Thanks Liz. I'm looking forward to it now (except for the prospect of an early start on a cold foggy morning) - I'm not a morning person!

10:17 pm  
Blogger trailblazer777 said...

Well done on the rowing PB!!! All the best with the C2S plans .

1:37 am  
Blogger Ewen said...

Thanks Jonathon. All-time PBs are exciting, as you would remember well! Good luck with your preparation for Melbourne - see you there.

11:20 am  
Blogger RICK'S RUNNING said...

Congrats on the P.B.
My last P.B. was two years ago when I smashed my 1/2 marathon time.
Kind of proud of that :0]
I hope you get that 21 min 5K time.
By the way Ewen whats your max heart rate now and say when you were 28-29 ?

6:02 am  
Blogger Ewen said...

Two years isn't too long Rick. Anything under 80 is a great HM time. You're not too old to smash some other PBs.

My max HR now is about 161 (recorded 159 just recently at the end of a race). 220 minus age would be 164 but I've always been a bit lower than that formula. When 30, could average about 174 in a 10k race - max was about 185 then.

12:27 pm  
Blogger Run, Karla, Run! said...

Congrats on your rowing PB! It does feel good to break a major barrier, doesn't it? I'm still PR-ing in running (I hope, anyway!). It'll be interesting to reach the point where I plateau. You never know when it's going to come. I hope I have a few more years at least.
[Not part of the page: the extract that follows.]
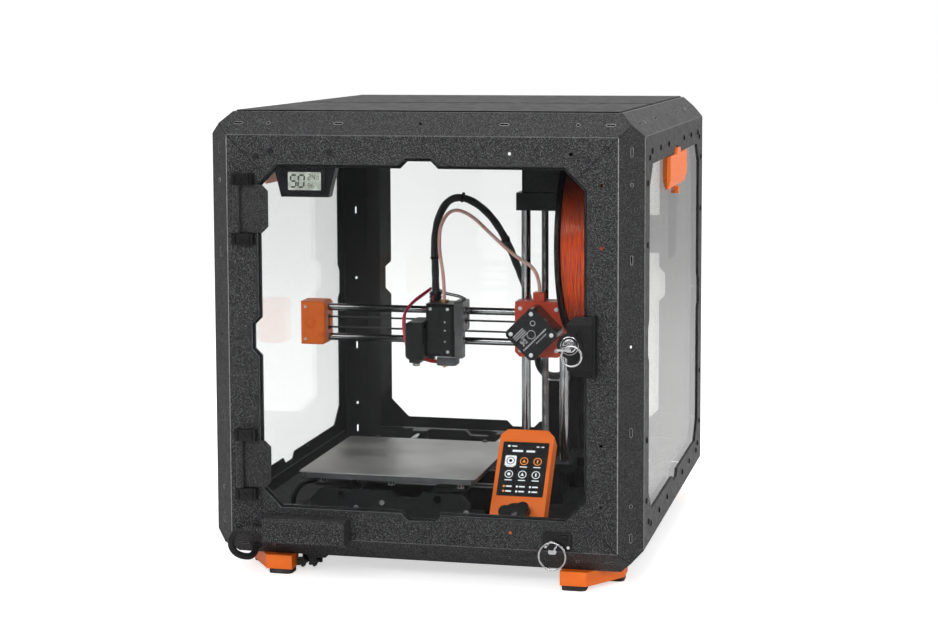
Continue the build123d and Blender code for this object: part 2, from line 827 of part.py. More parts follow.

But I suspect that finding a new challenge, like you have, will be a great way to reintroduce the concept of the PR (or PB, as you say)!

10:56 pm  
Blogger Black Knight said...

Congrats on the PB. To write something in my log-book, when I understood that the PB became impossible, I "invented" the personal Top 10, after the Top 10 the PB of the year.....I am getting really older (and injured).

3:14 pm  
Blogger Ewen said...

Thanks Karla. It's hard to tell when one has reached the 'lifetime plateau' - I think mine lasted about 9 years! You're running well - plenty of PBs to come. Enjoy each one!

Stefano, yes - top 10 of each distance is a good idea. Also, as you say, 'season's bests' - hope in the future you can improve on times set in these injury years.